On her latest album, Abnormally Attracted To Sin, Tori Amos envisions a cycle of picturesque, often-woeful songs marked by seediness or some underlying element of shame. Through scenarios depicting characters either flawed or anguished, Amos lifts the veil just enough to reveal impressionistic glimpses of their supposed immorality and squalor.
Among the dark thoughts and deviance portrayed are risqué trysts, pubescent fixations, abusive relationships, existential suspicions and consensual submissions. In other words, they’re the kinds of subjects and themes that have populated Amos’ albums for the better part of the last two decades. It’s what she does with them musically on this new work that makes it especially intriguing and her strongest, most satisfying effort in years.

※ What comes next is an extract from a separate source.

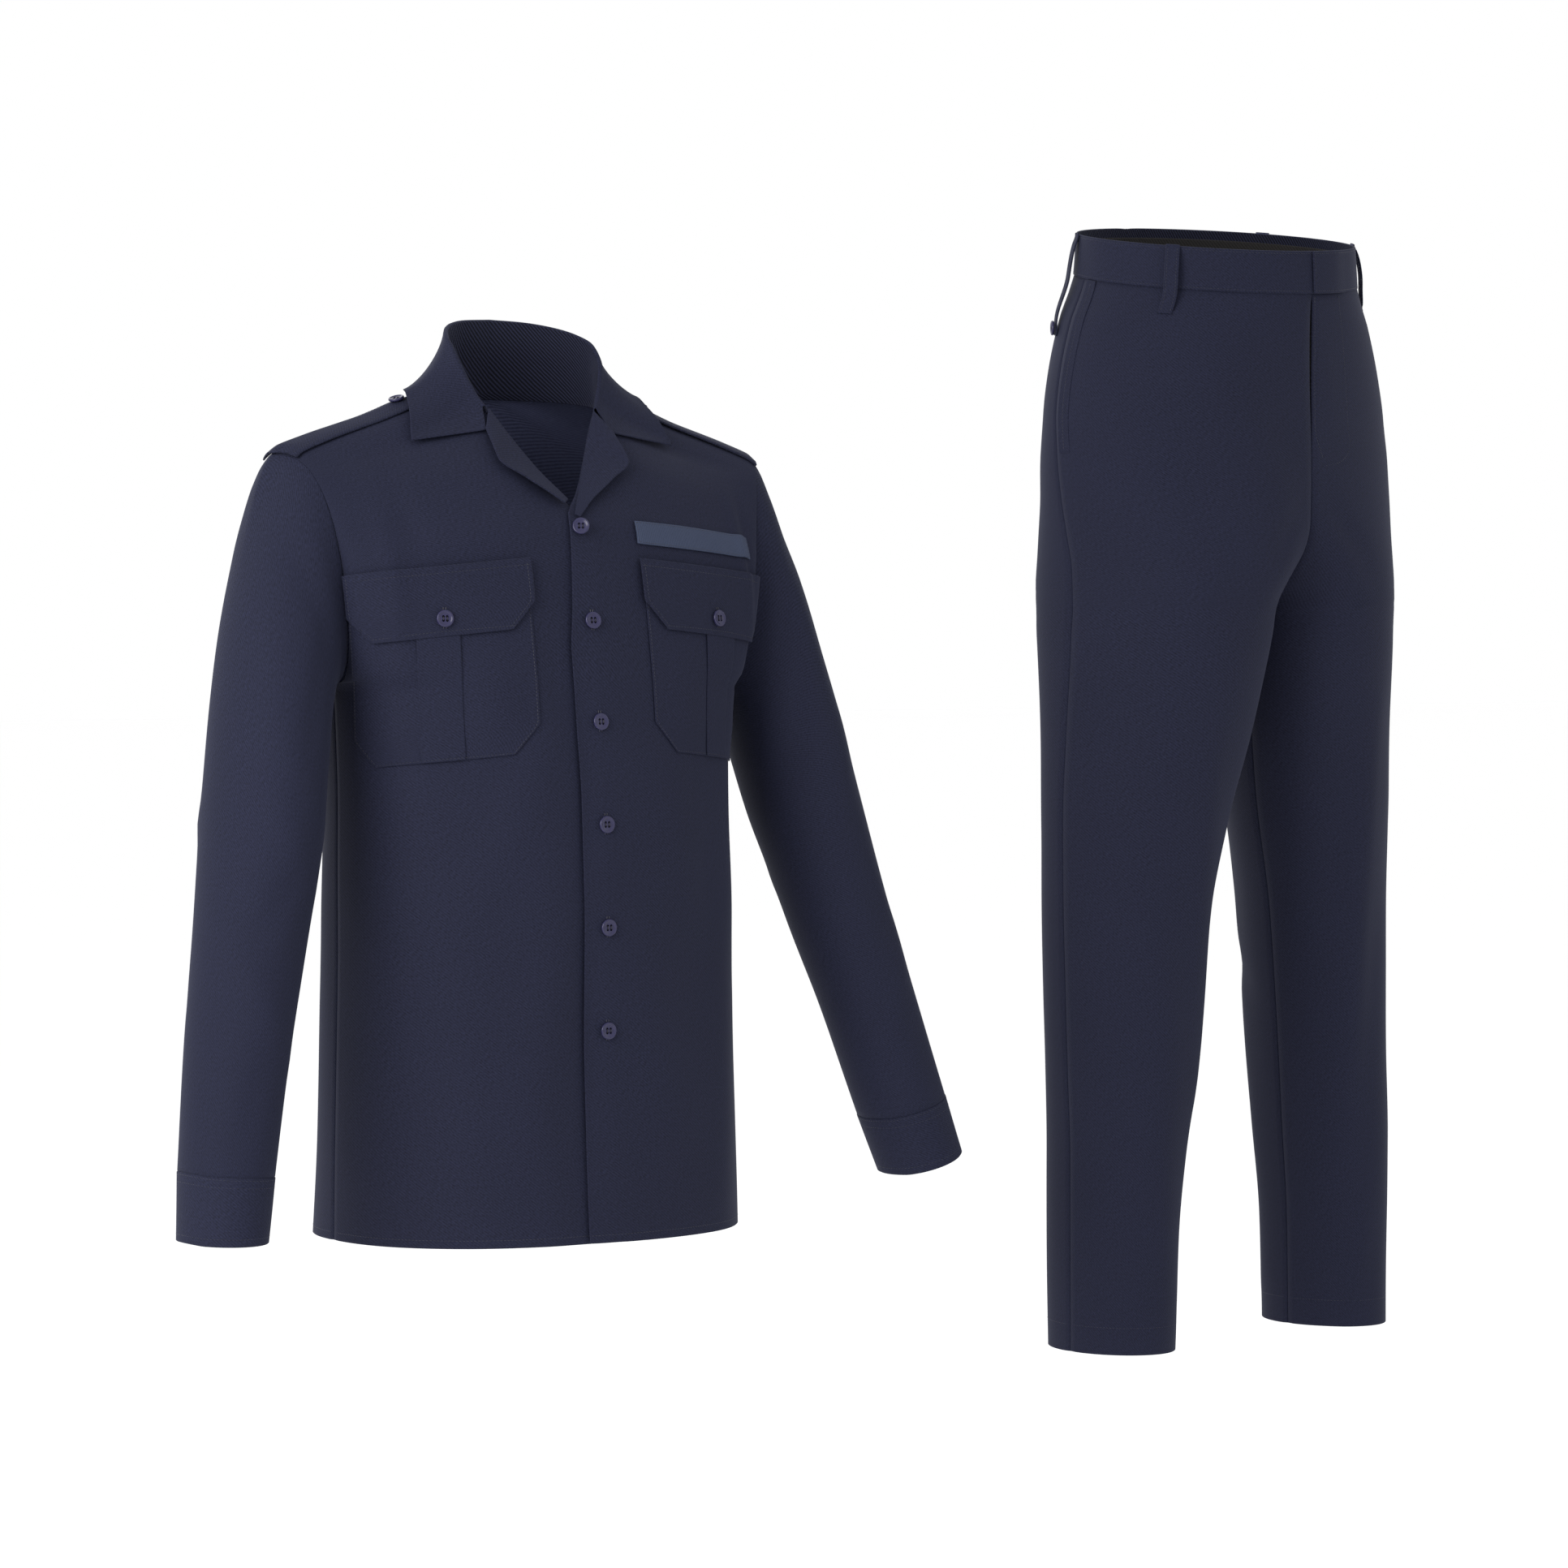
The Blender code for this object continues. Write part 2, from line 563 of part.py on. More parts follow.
def make_shirt_body(parent):
    levels = body_levels()[:, None]
    columns = np.linspace(0.0, 1.0, PANEL_COLUMNS + 1)[None, :]
    left = body(levels, columns, True, overlap(levels, "left"))
    right = body(levels, columns, True, overlap(levels, "right"))
    back = body(levels, columns, False)[:, ::-1]
    sleeve = sleeve_grid()
    pieces = {
        "shirt_front_left": (left, False),
        "shirt_front_right": (mirrored(right), False),
        "shirt_back_left": (back, False),
        "shirt_back_right": (mirrored(back), False),
        "sleeve_left": (hung(sleeve, "left"), True),
        "sleeve_right": (mirrored(hung(sleeve, "right")), True),
    }
    normals = shared_normals(pieces)
    walls = {}
    for name, (points, closed) in pieces.items():
        outer, inner = points, points - normals[name] * CLOTH
        if name == "shirt_front_right":
            inset = normals[name] * under_inset(points * np.array([-1.0, 1.0, 1.0]), levels)
            outer, inner = outer - inset, inner - inset
        if name.startswith("sleeve"):
            off = np.array([SLEEVE_STAND_OFF if name.endswith("left") else -SLEEVE_STAND_OFF, 0.0, 0.0])
            outer, inner = outer + off, inner + off
        kept = {"shirt_back_left": -1, "shirt_back_right": 0}.get(name)
        walls[name] = [pulled_back(grid, SEAM_GAP / 2, closed, kept) for grid in (outer, inner)]
        if kept is None:
            add_wall(name, *walls[name], CLOTH_LOOK, parent, closed)
    add_walls("shirt_back", [walls["shirt_back_left"], walls["shirt_back_right"]], CLOTH_LOOK, parent)


# Sleeves and cuffs

def sleeve_ring(along, angles):
    """A section of the sleeve: along is 0 at the armhole and 1 at the cuff seam."""
    table = numbered(SLEEVE)
    columns = ("along",) + SLEEVE_COLUMNS_OF
    outer = curve(table, columns, "outer_", along)
    inner = curve(table, columns, "inner_", along)
    depth = smooth(table, columns, "half_depth", along)
    return ring_points(outer, inner, depth, angles, along)


def ring_points(outer, inner, depth, angles, along):
    """A ring between an outer and an inner edge, squarer and hollowed towards the body near the armhole."""
    angles = angles[..., None]
    fade = 1 - ease(along / HOLLOW_END)
    power = 1 - (1 - ARMHOLE_SQUARENESS) * fade
    sideways = np.abs(np.sin(angles))
    forwards = np.sign(np.sin(angles)) * sideways ** power
    hollow = np.where(np.sin(angles) > 0, FRONT_HOLLOW, BACK_HOLLOW) * fade
    hollow = hollow * sideways ** HOLLOW_SPREAD * np.abs(np.cos(angles / 2)) ** HOLLOW_NARROWING
    points = (outer + inner) / 2 + (outer - inner) / 2 * np.cos(angles)
    return points - forwards * np.array([0.0, depth, 0.0]) - hollow * np.array([1.0, 0.0, 0.0])


def sleeve_angles():
    """One step for each row of the armhole, from the shoulder tip round the front and back."""
    return np.linspace(0.0, 2 * math.pi, 2 * ARMHOLE_ROWS + 1)[:-1]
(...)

Drums and assorted percussion play an integral role throughout, from supplying the brisk, galloping pace of “500 Miles” to injecting the propulsive thrust of “Not Dying Today.” A grungy guitar erratically interrupts a trash-can-stomp groove on “Police Me” while, on “Give,” a boorish backbeat prefaces (and recurrently competes with) Amos on piano and vocals.
Indeed, it’s on her signature instrument that some of the more poignant songs focus and flourish. “Maybe California” and “Ophelia,” in particular, tell of women caught in conflicted conditions, their respective distress mirrored in the music’s eloquent yet plaintive arrangements. And in depicting an altogether different type of distress, a nebulous piano motif underscores an awkward conversation between a mother and her son in “Mary Jane” (which may or may not be about what the title suggests, but either way it’s awkward).
Other songs — specifically “Strong Black Vine” and the noirish album closer, “Lady in Blue” — benefit generously from vigorous synths and strings, instigating edgy rock rhythms with orchestral force.
All is not so enthralling, however.
"Fire To Your Plain” and “Fast Horse,” to cite two examples, slog along without making much of an impression, sounding more like languid segues in between the more interesting songs they precede and follow. Truth be told, Amos is at her best when at her most artistically eccentric and mercurial. She is not — nor has she ever been, thank God and/or Lucifer — a middle-of-the-road artist. So it’s disheartening when a couple of songs here sound like they could have been performed by anyone else and yielded the same results.
And so, at seventeen tracks, the album could have done away with its rather lackluster material to yield a more cohesive work. Nevertheless, its preponderance of ingenuity and overall creative, engaging music makes Abnormally Attracted to Sin Amos’ all-around best effort since From The Choirgirl Hotel.